A SMALL holiday house perched on a cliff above Ranelagh Beach at Mt Eliza will be open to the public later this month for the first time in its 82-year history.

Small it may be, but Ramsay House, built in 1937, is big in architecture, heritage and history circles. It is considered to be an influential example of the work of famous Melbourne architect Roy Grounds (later Sir Roy), who designed the house for Betty Ramsay, wife of Thomas Ramsay (later Sir Thomas), chairman of the famous Australian company Kiwi Boot Polish.

The house has been restored over several years by its custodian, Victoria Grounds, the architect daughter of Roy Grounds, and is on the Victorian Heritage Register, as are Ranelagh Estate’s public areas.

When the house was registered in 2008, Heritage Council Victoria chair Daryl Jackson said its design was influential in the development of modern architecture in Victoria. With its minimalist, open-plan design and use of natural materials, it set new standards for the era’s modernist approach.

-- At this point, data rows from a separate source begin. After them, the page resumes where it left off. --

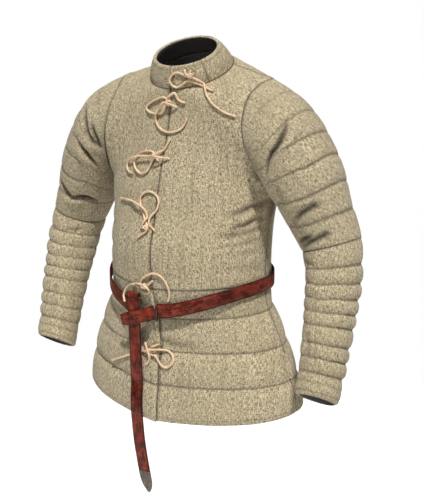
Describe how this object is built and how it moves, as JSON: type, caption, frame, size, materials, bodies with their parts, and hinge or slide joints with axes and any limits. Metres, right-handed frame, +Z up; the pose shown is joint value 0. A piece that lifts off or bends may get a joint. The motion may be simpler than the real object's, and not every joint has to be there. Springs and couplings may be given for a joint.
{
  "type": "gambeson",
  "caption": "Quilted padded arming jacket with a standing collar, long sleeves and a side-vented skirt, closed with leather laces and a knotted leather belt.",
  "frame": {"origin": "the point between the shoulders where it is held, level with the foot of the collar at the sides of the neck", "axes": "+Z up along the wearer, -Y towards the front, +X towards the wearer's left hand"},
  "size_m": [0.7264, 0.3167, 0.8813],
  "materials": {
    "cloth": "matt coarse linen weave, quilted",
    "leather": "satin, worn edges",
    "lace": "pale undyed leather lace",
    "iron": "dark, lightly worn"
  },
  "bodies": {
    "root": {"belt_band": "leather", "belt_ring": "iron", "belt_round": "leather", "belt_tail": "leather", "belt_tip": "leather", "body_back": "cloth", "body_front_left": "cloth", "body_front_right": "cloth", "collar": "cloth", "skirt_back": "cloth", "skirt_front_left": "cloth", "skirt_front_right": "cloth", "sleeve_lower_left": "cloth", "sleeve_lower_right": "cloth", "sleeve_upper_left": "cloth", "sleeve_upper_right": "cloth", "tie_1_bow": "lace", "tie_1_end": "lace", "tie_2_bow": "lace", "tie_2_end": "lace", "tie_3_bow": "lace", "tie_3_end": "lace", "tie_4_bow": "lace", "tie_4_end": "lace", "tie_5_bow": "lace", "tie_5_end": "lace", "tie_6_bow": "lace", "tie_6_end": "lace"}
  },
  "joints": []
}
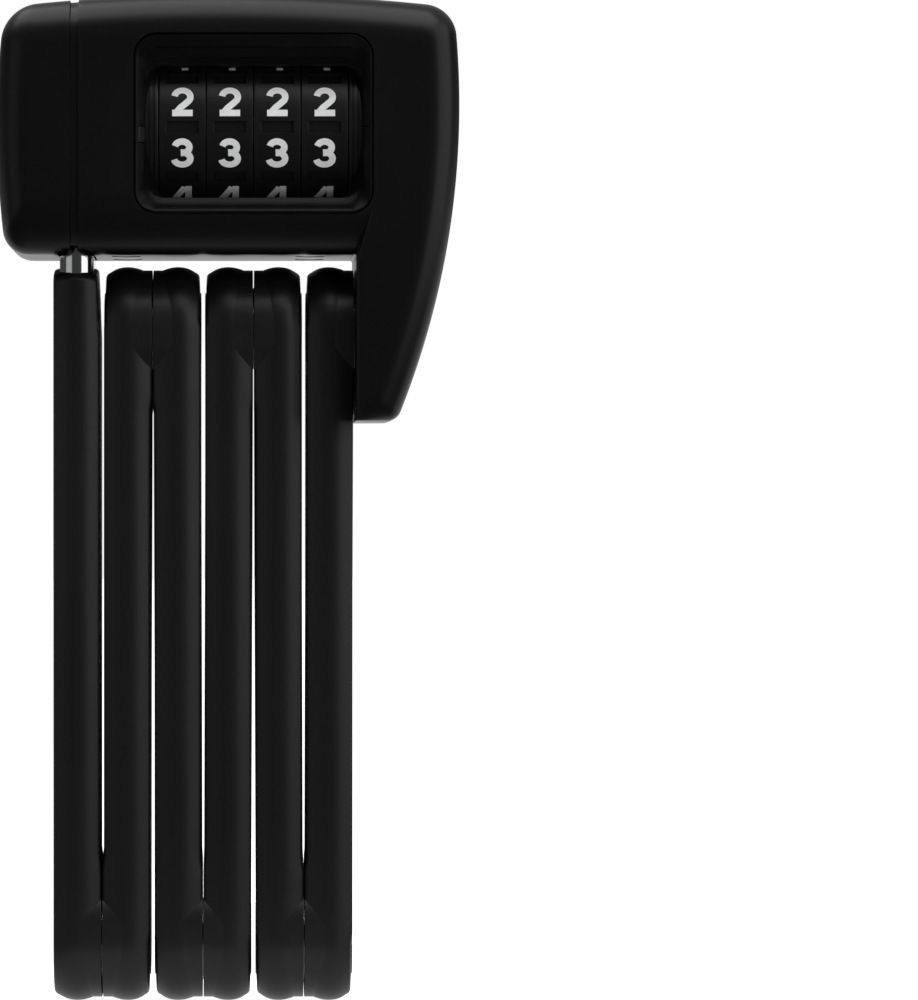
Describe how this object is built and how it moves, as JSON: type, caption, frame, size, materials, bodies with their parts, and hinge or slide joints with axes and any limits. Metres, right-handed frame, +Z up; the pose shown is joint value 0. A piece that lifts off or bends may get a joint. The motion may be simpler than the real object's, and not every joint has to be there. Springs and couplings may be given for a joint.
{
  "type": "folding bike lock",
  "caption": "Folding bicycle lock: jacketed steel bars riveted end to end in a flat stack, with a housing that holds a code lock and a socket for the last bar's tongue.",
  "frame": {"origin": "bottom centre of the folded lock's box, under the ends of the bars", "axes": "+Z up along the bars towards the housing, +X across the stack of bars towards the leg, -Y towards the code window"},
  "size_m": [0.0674, 0.029, 0.1476],
  "materials": {
    "housing_plastic": "satin moulded black plastic with a fine grain",
    "bar_plastic": "satin black jacket",
    "wheel_plastic": "satin black wheel with pale filled digits",
    "key_plastic": "dark grey moulded key",
    "bar_steel": "polished hardened steel",
    "plate_steel": "zinc-plated steel",
    "cast_metal": "bare die-cast metal",
    "spring_steel": "spring steel",
    "brass": "turned brass"
  },
  "bodies": {
    "housing": {"front_shell": "housing_plastic", "rear_shell": "housing_plastic", "end_cap": "housing_plastic", "window_frame": "housing_plastic", "wheel_collars": "wheel_plastic", "chassis": "cast_metal", "socket_guide": "plate_steel", "leg_plate": "plate_steel", "leg_rivet": "plate_steel", "leg_washer": "plate_steel", "detent_spring": "spring_steel", "latch_spring": "spring_steel", "shell_screws": "plate_steel"},
    "latch": {"latch_spindle": "plate_steel"},
    "code_key": {"code_set_key": "key_plastic"},
    "wheel_1": {"code_wheel_1": "wheel_plastic", "code_hub_1": "brass"},
    "wheel_2": {"code_wheel_2": "wheel_plastic", "code_hub_2": "brass"},
    "wheel_3": {"code_wheel_3": "wheel_plastic", "code_hub_3": "brass"},
    "wheel_4": {"code_wheel_4": "wheel_plastic", "code_hub_4": "brass"},
    "bar_1": {"bar_core_1": "bar_steel", "bar_jacket_1": "bar_plastic", "rivet_caps_1": "bar_plastic"},
    "bar_2": {"bar_core_2": "bar_steel", "bar_jacket_2": "bar_plastic", "rivet_caps_2": "bar_plastic", "bar_rivet_1": "plate_steel", "bar_washer_1": "plate_steel"},
    "bar_3": {"bar_core_3": "bar_steel", "bar_jacket_3": "bar_plastic", "rivet_caps_3": "bar_plastic", "bar_rivet_2": "plate_steel", "bar_washer_2": "plate_steel"},
    "bar_4": {"bar_core_4": "bar_steel", "bar_jacket_4": "bar_plastic", "rivet_caps_4": "bar_plastic", "bar_rivet_3": "plate_steel", "bar_washer_3": "plate_steel"},
    "bar_5": {"bar_core_5": "bar_steel", "bar_jacket_5": "bar_plastic", "rivet_caps_5": "bar_plastic", "bar_rivet_4": "plate_steel", "bar_washer_4": "plate_steel"},
    "bar_6": {"bar_core_6": "bar_steel", "bar_jacket_6": "bar_plastic", "rivet_caps_6": "bar_plastic", "bar_rivet_5": "plate_steel", "bar_washer_5": "plate_steel"}
  },
  "joints": [
    {"name": "leg_pivot", "type": "hinge", "parent": "housing", "child": "bar_6", "pos_m": [0.0148, 0, 0.0991], "axis": [1, 0, 0], "range_deg": [0, 90]},
    {"name": "bar_pivot_5", "type": "hinge", "parent": "bar_6", "child": "bar_5", "pos_m": [0.0111, 0, 0.0091], "axis": [1, 0, 0], "range_deg": [0, 90]},
    {"name": "bar_pivot_4", "type": "hinge", "parent": "bar_5", "child": "bar_4", "pos_m": [0.0037, 0, 0.0991], "axis": [1, 0, 0], "range_deg": [-180, 0]},
    {"name": "bar_pivot_3", "type": "hinge", "parent": "bar_4", "child": "bar_3", "pos_m": [-0.0037, 0, 0.0091], "axis": [1, 0, 0], "range_deg": [-180, 0]},
    {"name": "bar_pivot_2", "type": "hinge", "parent": "bar_3", "child": "bar_2", "pos_m": [-0.0111, 0, 0.0991], "axis": [1, 0, 0], "range_deg": [0, 90]},
    {"name": "bar_pivot_1", "type": "hinge", "parent": "bar_2", "child": "bar_1", "pos_m": [-0.0185, 0, 0.0091], "axis": [1, 0, 0], "range_deg": [0, 90]},
    {"name": "wheel_1_spin", "type": "hinge", "parent": "housing", "child": "wheel_1", "pos_m": [-0.00665, 0, 0.1283], "axis": [1, 0, 0], "continuous": true},
    {"name": "wheel_2_spin", "type": "hinge", "parent": "housing", "child": "wheel_2", "pos_m": [0.00025, 0, 0.1283], "axis": [1, 0, 0], "continuous": true},
    {"name": "wheel_3_spin", "type": "hinge", "parent": "housing", "child": "wheel_3", "pos_m": [0.00715, 0, 0.1283], "axis": [1, 0, 0], "continuous": true},
    {"name": "wheel_4_spin", "type": "hinge", "parent": "housing", "child": "wheel_4", "pos_m": [0.01405, 0, 0.1283], "axis": [1, 0, 0], "continuous": true},
    {"name": "latch_slide", "type": "slide", "parent": "housing", "child": "latch", "axis": [-1, 0, 0], "range_m": [0, 0.0024]},
    {"name": "code_key_slide", "type": "slide", "parent": "housing", "child": "code_key", "axis": [-1, 0, 0], "range_m": [0, 0.0008]}
  ],
  "couplings": [
    {"joint": "bar_pivot_5", "follows": "leg_pivot", "ratio": 1},
    {"joint": "bar_pivot_4", "follows": "leg_pivot", "ratio": -2},
    {"joint": "bar_pivot_3", "follows": "leg_pivot", "ratio": -2},
    {"joint": "bar_pivot_2", "follows": "leg_pivot", "ratio": 1},
    {"joint": "bar_pivot_1", "follows": "leg_pivot", "ratio": 1}
  ]
}
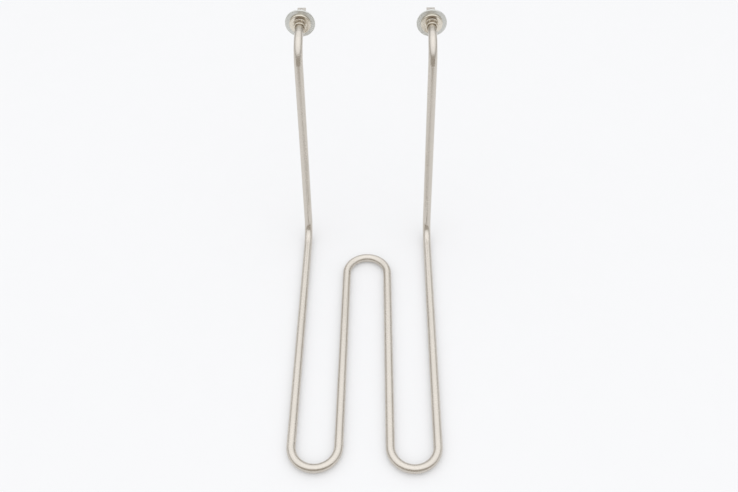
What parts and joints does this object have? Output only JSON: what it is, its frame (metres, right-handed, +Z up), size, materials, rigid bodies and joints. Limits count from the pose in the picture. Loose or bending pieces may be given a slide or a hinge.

Sir Roy Grounds (1905–81) is best known for designing the world heritage listed Australian Academy of Science building in Canberra (now known as the Shine Dome and evocative of a flying saucer), the National Gallery of Victoria and the Victorian Arts Centre, both in Melbourne, and, locally, the round house at the bottom of Olivers Hill in Frankston for the Henty family in 1953.

Grounds married Betty Ramsay in 1941 and eventually came to live in the house himself. It was where their daughter Victoria spent her early childhood.

The house was sold to architect Frederick Romberg and his wife Verena in 1953. Their descendants put it on the market in 2006 and it was acquired by Victoria Grounds the following year.

The small cottage is one of few remaining early houses built in Ranelagh, the estate designed by Walter Burley Griffin and Marion Mahony Griffin in 1924. The couple is best known for their award-winning design of Canberra.

Ramsay House is a plain, two-storey box 4.4 metres by 9 metres (14.5 feet by 30 feet) with a footprint of 40 square metres and total floor area of 70sqm. All rooms including the tiny first-floor bathroom have expansive views of the beach and Port Phillip.

Ramsay House will be open only, on Sunday 28 April. Cost: $24.

Visitor numbers are strictly limited and bookings are required. All proceeds will go to continuing the restoration of the house, which won the award for Restoration of a Heritage Place at the 2018 Mornington Peninsula Heritage Awards, jointly run by National Trust of Australia (Victoria) and Mornington Peninsula Shire.